From 20 Accounts to 100: What Changes and What Doesn't
Getting to 20 lawn care accounts is mostly a marketing and hustle problem. Getting from 20 to 100 is a systems and operations problem. The operators who grow past 50 accounts are the ones who build routes, document their processes, hire right, and create systems that let the business run without decisions being made moment-to-moment by the owner.
This guide covers the four critical areas: route density strategy, customer acquisition approaches that scale, retention systems, and the delegation framework that makes 100 accounts manageable.
Route Density: The Foundational Economics
Lawn care profitability is heavily driven by route density — how close together your accounts are. A 6-lawn route where all customers are within a mile of each other is dramatically more profitable than a 6-lawn route spread across 20 miles.

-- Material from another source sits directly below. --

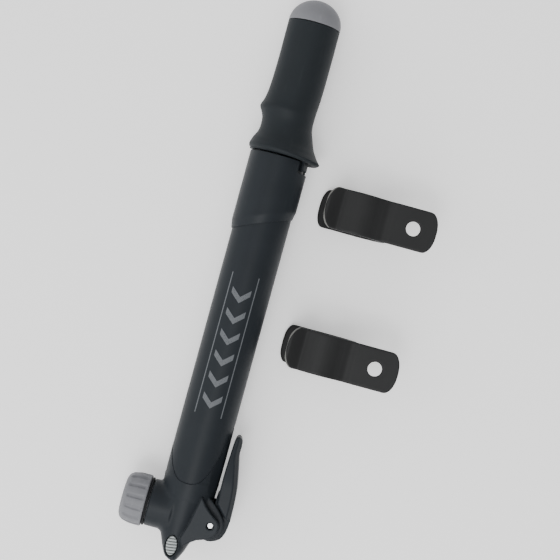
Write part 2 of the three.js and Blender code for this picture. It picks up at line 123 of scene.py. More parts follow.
# ---- shader maths ----
class Field:
    """A node's output, so that shader maths reads as an expression."""

    def __init__(self, finish, socket):
        self.finish = finish
        self.socket = socket

    def _math(self, operation, first, second=None):
        inputs = {0: first}
        if second is not None:
            inputs[1] = second
        return self.finish.node("ShaderNodeMath", {"operation": operation}, inputs)

    def __add__(self, other):
        return self._math("ADD", self, other)

    __radd__ = __add__

    def __sub__(self, other):
        return self._math("SUBTRACT", self, other)

    def __rsub__(self, other):
        return self._math("SUBTRACT", other, self)

    def __mul__(self, other):
        return self._math("MULTIPLY", self, other)

    __rmul__ = __mul__

    def __truediv__(self, other):
        return self._math("DIVIDE", self, other)

    def __lt__(self, other):
        return self._math("LESS_THAN", self, other)

    def __gt__(self, other):
        return self._math("GREATER_THAN", self, other)

    def __abs__(self):
        return self._math("ABSOLUTE", self)

    def modulo(self, period):
        return self._math("FLOORED_MODULO", self, period)

    def power(self, exponent):
        return self._math("POWER", self, exponent)

    def clamped(self):
        return self.finish.node("ShaderNodeClamp", {}, {0: self})


FINE_DEPTH = 0.012


class Finish:
    """A procedural material round one Principled shader."""

    def __init__(self, name, **constants):
        self.material = bpy.data.materials.new(name)
        self.material.use_nodes = True
        self.tree = self.material.node_tree
        self.shader = self.tree.nodes["Principled BSDF"]
        for socket, value in constants.items():
            self.shader.inputs[socket.replace("_", " ")].default_value = value

    def node(self, kind, settings, inputs, output=0):
        """Adds a node: its settings first, then the values or links of its inputs."""
        made = self.tree.nodes.new(kind)
        for setting, value in settings.items():
            setattr(made, setting, value)
        for key, value in inputs.items():
            if isinstance(value, Field):
                self.tree.links.new(value.socket, made.inputs[key])
            else:
                made.inputs[key].default_value = value
        return Field(self, made.outputs[output])

    def coordinates(self):
        return self.node("ShaderNodeTexCoord", {}, {}, "Object")

    def axes(self):
        """The Object coordinates in pump millimetres, as three values."""
        moved = self.node("ShaderNodeVectorMath", {"operation": "SUBTRACT"},
                          {0: self.coordinates(), 1: tuple(ORIGIN)})
        sized = self.node("ShaderNodeVectorMath", {"operation": "SCALE"}, {0: moved, "Scale": 1 / MM})
        return [self.node("ShaderNodeSeparateXYZ", {}, {0: sized}, i) for i in range(3)]

    def noise(self, size, detail=2.0, stretch=(1, 1, 1)):
        """Noise whose features measure about size millimetres, drawn out by stretch."""
        stretched = self.node("ShaderNodeVectorMath", {"operation": "DIVIDE"},
                              {0: self.coordinates(), 1: stretch})
        return self.node("ShaderNodeTexNoise", {},
                         {"Vector": stretched, "Scale": 1 / (size * MM), "Detail": detail})

    def mixed(self, factor, first, second):
        """A colour between two colours."""
        settings = {"data_type": "RGBA", "clamp_factor": True}
        colours = [c if isinstance(c, Field) else (*c, 1) for c in (first, second)]
        return self.node("ShaderNodeMix", settings, {0: factor, 6: colours[0], 7: colours[1]}, 2)

    def bump(self, height, depth=FINE_DEPTH):
        """A Bump node whose height of one stands depth millimetres proud."""
        return self.node("ShaderNodeBump", {},
                         {"Height": height, "Distance": depth * MM, "Strength": 1.0})

    def feed(self, **links):
        """Links what changes over the surface to the shader's sockets and gives the material."""
        for socket, value in links.items():
            self.tree.links.new(value.socket, self.shader.inputs[socket.replace("_", " ")])
        return self.material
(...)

The target metric: no more than 5 minutes of drive time between consecutive accounts. When you're building your first 30–50 accounts, prioritize geographic density over individual opportunity. A $45 lawn next door to three other customers is more valuable than a $70 lawn 20 minutes away.
Practical applications:
- When a customer refers a neighbor, that referral is worth more than average — the route already exists
- When door-knocking or distributing flyers, work the streets where you already have customers
- Price accounts that require significant drive time at a premium or decline them
Door-to-Door Customer Acquisition That Works at Scale
At 20 accounts, one good week of door knocking can double your customer base. At 50 accounts, you need a more systematic approach. The neighborhood expansion model:
- When you win a new customer, knock the 10 houses on either side and across the street immediately — you already have social proof in the neighborhood
- Leave a door hanger at every house you complete service at (on both sides of the street): "Your neighbor uses [Company Name] — first visit free"
- Ask every happy customer after the first 3 visits: "Is there anyone in the neighborhood I should reach out to?"
Retention: Making 100 Accounts Sticky
Growing to 100 accounts doesn't mean much if you're losing 30 per year. The key retention drivers for lawn care:
- Consistency: Come on the same day each week, at roughly the same time. Customers value predictability — unpredictable service schedules generate complaints even when the quality is fine.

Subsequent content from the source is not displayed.